Below you will find a set of lines. Repeat them all exactly.

§

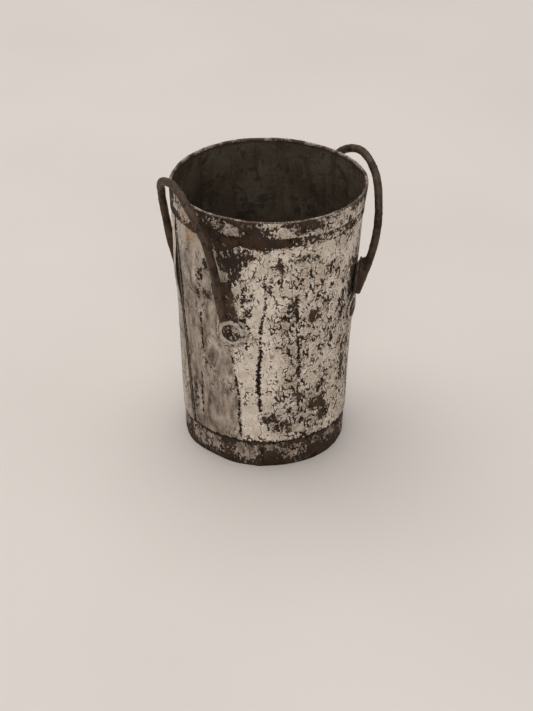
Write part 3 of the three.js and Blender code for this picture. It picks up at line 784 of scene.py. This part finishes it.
def rim_band_piece():
    roll_z = HEIGHT - FOLD_RADIUS
    middle = wall_radius(roll_z) - 0.5 * SHEET
    skirt = np.linspace(BAND_BOTTOM, roll_z - 0.6, SKIRT_ROWS)
    bend = np.linspace(0, np.pi, ROLL_ROWS)
    lip = np.array([roll_z - 0.8, roll_z - 1.5])
    rows = SKIRT_ROWS + ROLL_ROWS + len(lip)
    turn = np.linspace(BAND_JOINT_AZIMUTH, BAND_JOINT_AZIMUTH + 359.7, 480)
    azimuth = np.repeat(turn[:, None], rows, axis=1)

    def profile(depth):
        """Radii and heights of the band's outer side, or of the side a depth below it."""
        roll = FOLD_RADIUS - depth
        up = wall_radius(skirt) + BAND_PROUD - depth
        radius = np.concatenate([up, middle + roll * np.cos(bend), 0 * lip + middle - roll])
        z = np.concatenate([skirt, roll_z + roll * np.sin(bend), lip])
        return radius + 0 * azimuth, z + 0 * azimuth

    def knocked(radius, z):
        """The band's uneven skirt, lower edge and rolled top."""
        push = rough(polar(radius, azimuth, 0.4 * z), (0.22, 16, 11), (0.12, 5, 12))
        radius = radius + push * smoothstep(z, BAND_BOTTOM - 5, BAND_BOTTOM + 4)
        ring = polar(60, azimuth, 0)
        lower = rough(ring, (0.4, 13, 13), (0.15, 4, 15))
        upper = rough(ring, (0.25, 11, 14), (0.12, 3, 16)) - 0.3
        z = z + lower * (1 - smoothstep(z, BAND_BOTTOM, BAND_BOTTOM + 8))
        return polar(radius, azimuth, z + upper * smoothstep(z, HEIGHT - 6, HEIGHT))

    radius, z = profile(0)
    outer, inner = knocked(radius, z), knocked(*profile(SHEET))
    inside = radius < middle + 0.5 * FOLD_RADIUS
    fields = paint_fields(
        azimuth, z,
        paint=oval_field(azimuth, z, RIM_PAINT) - 6 * inside,
        crackle=0.6,
        grime=0.5,
        stain=np.clip(oval_field(azimuth, z, RIM_STAINS) / 8, 0, 0.4),
        tone=tone_field(azimuth, z, RIM_TONES),
    )
    row = np.tile(np.arange(rows - 1), len(turn) - 1)
    rolled = (row > SKIRT_ROWS) & (row < SKIRT_ROWS + ROLL_ROWS)
    materials = [PAINTED, WORN_EDGE, INSIDE]
    piece = sheet_piece("rim_band_folded", outer, inner, fields, materials, 1 * rolled, 2, 1)
    placed(piece, "rim_band")


FOOT_PAINT = [
    (207, 11, 8, 6), (232, 11, 10, 6), (252, 15, 6, 3), (268, 10, 9, 5), (285, 14, 5, 3),
    (192, 12, 9, 8), (300, 13, 8, 3), (40, 10, 12, 6), (80, 12, 9, 5), (130, 9, 15, 6),
    (170, 11, 8, 5), (320, 8, 7, 4),
]
FOOT_TONES = [(252, 3, 12, 7, 0.5), (290, 6, 16, 10, 0.3)]
FOOT_JOINT = [(FOOT_JOINT_AZIMUTH + 0.1, 0.5, 0.5), (FOOT_JOINT_AZIMUTH + 0.1, 16, 0.5)]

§

▸ **Problem solution**
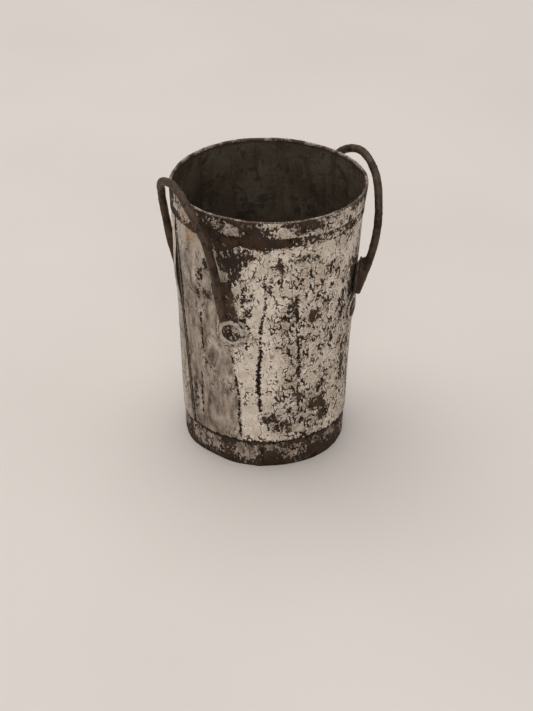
Write part 3 of the three.js and Blender code for this picture. It picks up at line 784 of scene.py. This part finishes it.
def rim_band_piece():
    roll_z = HEIGHT - FOLD_RADIUS
    middle = wall_radius(roll_z) - 0.5 * SHEET
    skirt = np.linspace(BAND_BOTTOM, roll_z - 0.6, SKIRT_ROWS)
    bend = np.linspace(0, np.pi, ROLL_ROWS)
    lip = np.array([roll_z - 0.8, roll_z - 1.5])
    rows = SKIRT_ROWS + ROLL_ROWS + len(lip)
    turn = np.linspace(BAND_JOINT_AZIMUTH, BAND_JOINT_AZIMUTH + 359.7, 480)
    azimuth = np.repeat(turn[:, None], rows, axis=1)

    def profile(depth):
        """Radii and heights of the band's outer side, or of the side a depth below it."""
        roll = FOLD_RADIUS - depth
        up = wall_radius(skirt) + BAND_PROUD - depth
        radius = np.concatenate([up, middle + roll * np.cos(bend), 0 * lip + middle - roll])
        z = np.concatenate([skirt, roll_z + roll * np.sin(bend), lip])
        return radius + 0 * azimuth, z + 0 * azimuth

    def knocked(radius, z):
        """The band's uneven skirt, lower edge and rolled top."""
        push = rough(polar(radius, azimuth, 0.4 * z), (0.22, 16, 11), (0.12, 5, 12))
        radius = radius + push * smoothstep(z, BAND_BOTTOM - 5, BAND_BOTTOM + 4)
        ring = polar(60, azimuth, 0)
        lower = rough(ring, (0.4, 13, 13), (0.15, 4, 15))
        upper = rough(ring, (0.25, 11, 14), (0.12, 3, 16)) - 0.3
        z = z + lower * (1 - smoothstep(z, BAND_BOTTOM, BAND_BOTTOM + 8))
        return polar(radius, azimuth, z + upper * smoothstep(z, HEIGHT - 6, HEIGHT))

    radius, z = profile(0)
    outer, inner = knocked(radius, z), knocked(*profile(SHEET))
    inside = radius < middle + 0.5 * FOLD_RADIUS
    fields = paint_fields(
        azimuth, z,
        paint=oval_field(azimuth, z, RIM_PAINT) - 6 * inside,
        crackle=0.6,
        grime=0.5,
        stain=np.clip(oval_field(azimuth, z, RIM_STAINS) / 8, 0, 0.4),
        tone=tone_field(azimuth, z, RIM_TONES),
    )
    row = np.tile(np.arange(rows - 1), len(turn) - 1)
    rolled = (row > SKIRT_ROWS) & (row < SKIRT_ROWS + ROLL_ROWS)
    materials = [PAINTED, WORN_EDGE, INSIDE]
    piece = sheet_piece("rim_band_folded", outer, inner, fields, materials, 1 * rolled, 2, 1)
    placed(piece, "rim_band")


FOOT_PAINT = [
    (207, 11, 8, 6), (232, 11, 10, 6), (252, 15, 6, 3), (268, 10, 9, 5), (285, 14, 5, 3),
    (192, 12, 9, 8), (300, 13, 8, 3), (40, 10, 12, 6), (80, 12, 9, 5), (130, 9, 15, 6),
    (170, 11, 8, 5), (320, 8, 7, 4),
]
FOOT_TONES = [(252, 3, 12, 7, 0.5), (290, 6, 16, 10, 0.3)]
FOOT_JOINT = [(FOOT_JOINT_AZIMUTH + 0.1, 0.5, 0.5), (FOOT_JOINT_AZIMUTH + 0.1, 16, 0.5)]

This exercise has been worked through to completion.